Practical Compliance Takeaways For Texting Programs
Until the Seventh Circuit speaks, credit and collection firms should treat this as a developing but not yet bankable defense. Several practical steps can help position organizations to capitalize on a favorable ruling without over‑correcting in the meantime.
-
Map claims by theory and channel. Separate your TCPA risk inventory between § 227(b) autodialer/prerecorded‑voice claims and § 227(c) DNC claims, and between voice and text channels, so you can quickly adjust litigation and settlement posture depending on how the Seventh Circuit rules.
-
Preserve arguments in pending cases.
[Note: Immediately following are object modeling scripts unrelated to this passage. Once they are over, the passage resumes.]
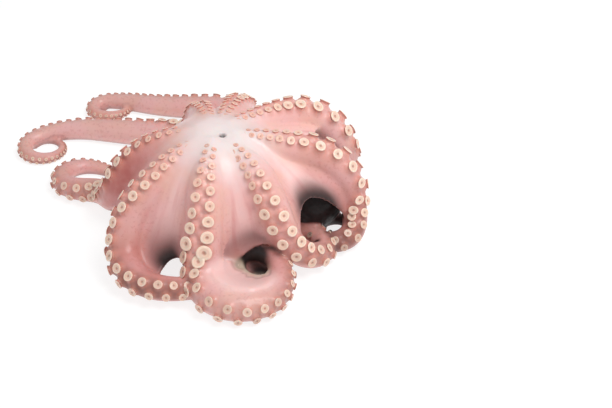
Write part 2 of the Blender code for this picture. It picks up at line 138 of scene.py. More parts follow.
# One entry per arm, as in the solid: lengths in millimetres along the arm from the mouth, angles
# in degrees
ARMS = {
    "left": dict(
        base=14.5, top=25, shoulder=75, pitch=68, foot=45, hem=118, cup=CUP,
        headings=[(0, 172), (70, 182), (98, 180), (118, 112), (138, 118), (158, 175), (176, 160),
                  (232, -5), (262, -45), (280, -170), (300, -360)],
        roll=[(0, 0), (110, 0), (165, -75), (400, -85)]),
    "front_left": dict(
        base=14.5, top=20, shoulder=65, pitch=50, foot=50, cup=CUP,
        hem=[(0, 168), (0.1, 156), (0.2, 150), (0.3, 146), (0.4, 138), (0.5, 122), (0.6, 115),
             (0.75, 113), (0.9, 119), (1, 134)],
        rise=[(125, 0), (145, 3), (190, 3), (210, 0)],
        headings=[(0, 218), (84, 216), (196, 380), (216, 394), (262, 530), (294, 700), (320, 880)],
        roll=[(0, -5), (60, -14), (80, 5), (95, 35), (110, 68), (130, 86), (150, 74), (175, 62),
              (400, 80)]),
    "front": dict(
        base=16, top=28, shoulder=45, pitch=62, foot=40,
        cup=[(24, 0.28), (37, 0.34), (55, 0.50), (70, 0.58), (85, 0.68), (97, 0.88), (106, 0.84),
             (118, 0.70), (135, 0.64), (225, 0.60), (255, 0.45), (340, 0.3)],
        spacing=[(24, 0.40), (45, 0.50), (60, 0.58), (75, 0.72), (88, 0.90), (118, 0.97),
                 (135, 0.92), (225, 0.75), (270, 0.45), (340, 0.40)],
        hem=[(0, 150), (0.2, 126), (0.3, 121), (0.4, 117), (0.5, 112), (0.6, 109), (0.7, 107),
             (0.8, 109), (0.9, 115), (1, 131)],
        headings=[(0, 264), (120, 267), (221, 450), (262, 540), (290, 700), (340, 1050)],
        rise=[(205, 0), (230, 8), (255, 15), (275, 13), (305, 0)],
        roll=[(0, -5), (60, -2), (90, 10), (115, 30), (150, 74), (175, 92), (225, 76), (245, 30),
              (400, 30)]),
    "front_right": dict(
        base=14.5, top=34, shoulder=60, pitch=62, foot=50, cup=CUP,
        hem=[(0, 140), (0.1, 125), (0.2, 115), (0.3, 107), (0.4, 102), (0.5, 101), (0.6, 104),
             (0.7, 116), (0.8, 142), (0.9, 158), (1, 165)],
        headings=[(0, 318), (40, 313), (60, 301), (80, 306), (102, 326), (142, 402), (192, 527),
                  (228, 700), (262, 960)],
        roll=[(0, 10), (50, 32), (90, 40), (120, 55), (160, 75), (400, 85)]),
    "right": dict(
        base=14.5, top=74, shoulder=55, pitch=78, foot=40, hem=96, cup=CUP,
        headings=[(0, 359), (54, 354), (120, 356), (158, 264), (182, 205), (210, 100), (244, 10),
                  (269, -120), (294, -300)],
        roll=[(0, 8), (60, 8), (90, 4), (150, 0), (190, -75), (400, -95)]),
    "back_right": dict(
        base=14.5, top=85, shoulder=55, pitch=78, foot=45, hem=90, cup=CUP,
        headings=[(0, 48), (60, 36), (95, 12), (122, -8), (140, 20), (158, 85), (190, 122),
                  (230, 145), (280, 170), (320, 280), (365, 460), (400, 640), (415, 740)],
        roll=[(0, 0), (130, 0), (200, 70), (420, 85)]),
    "back": dict(
        base=14.5, top=30, shoulder=75, pitch=42, foot=50, hem=84, cup=CUP,
        headings=[(0, 77), (100, 82), (176, 112), (204, 170), (230, 176), (285, 160), (316, 178),
                  (348, 345), (370, 400), (398, 530), (423, 660)],
        roll=[(0, 0), (130, 0), (200, 70), (500, 90)]),
    "back_left": dict(
        base=14.5, top=25, shoulder=65, pitch=50, foot=38, hem=90, cup=CUP,
        headings=[(0, 104), (125, 106), (158, 170), (235, 168), (292, 212), (382, 520), (406, 640)],
        roll=[(0, 0), (120, 0), (200, 70), (500, 110)]),
}


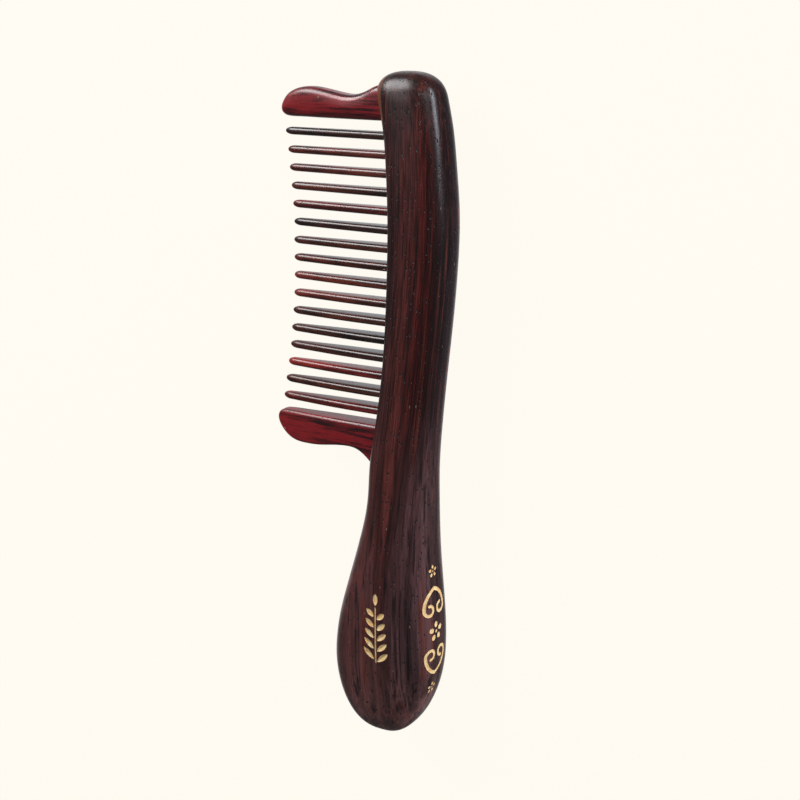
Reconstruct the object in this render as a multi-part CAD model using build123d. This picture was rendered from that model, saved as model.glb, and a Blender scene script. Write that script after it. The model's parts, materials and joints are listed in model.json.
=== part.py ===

In matters within the Seventh Circuit, defense counsel should preserve the position that texts are not “calls” for § 227(c), and consider seeking stays in appropriate cases where that issue could be dispositive, as defendants have done in other SMS class actions pending appellate guidance.
-
Maintain conservative consent practices. Regardless of how the DNC issue is resolved, continue to obtain and document robust consent for both voice calls and texts, including clear disclosures about the nature and frequency of messages, to mitigate risk under other TCPA provisions, state law, and UDAAP theories.
-
Monitor state law and CFPB expectations. States may react to any narrowing of federal TCPA coverage by tightening their own telemarketing and contact‑frequency rules, and the CFPB has already signaled close attention to digital communications and consumer preferences in debt collection.
If the Seventh Circuit ultimately declares that text messages are not “telephone calls” for DNC purposes, the case will likely become a cornerstone citation in TCPA text litigation nationwide and a catalyst for further challenges to FCC interpretations. For the credit and collection industry, that outcome would reduce one high‑stakes federal exposure vector for texts—but would also usher in a more fragmented, state‑centric compliance environment where careful jurisdiction‑by‑jurisdiction analysis becomes essential.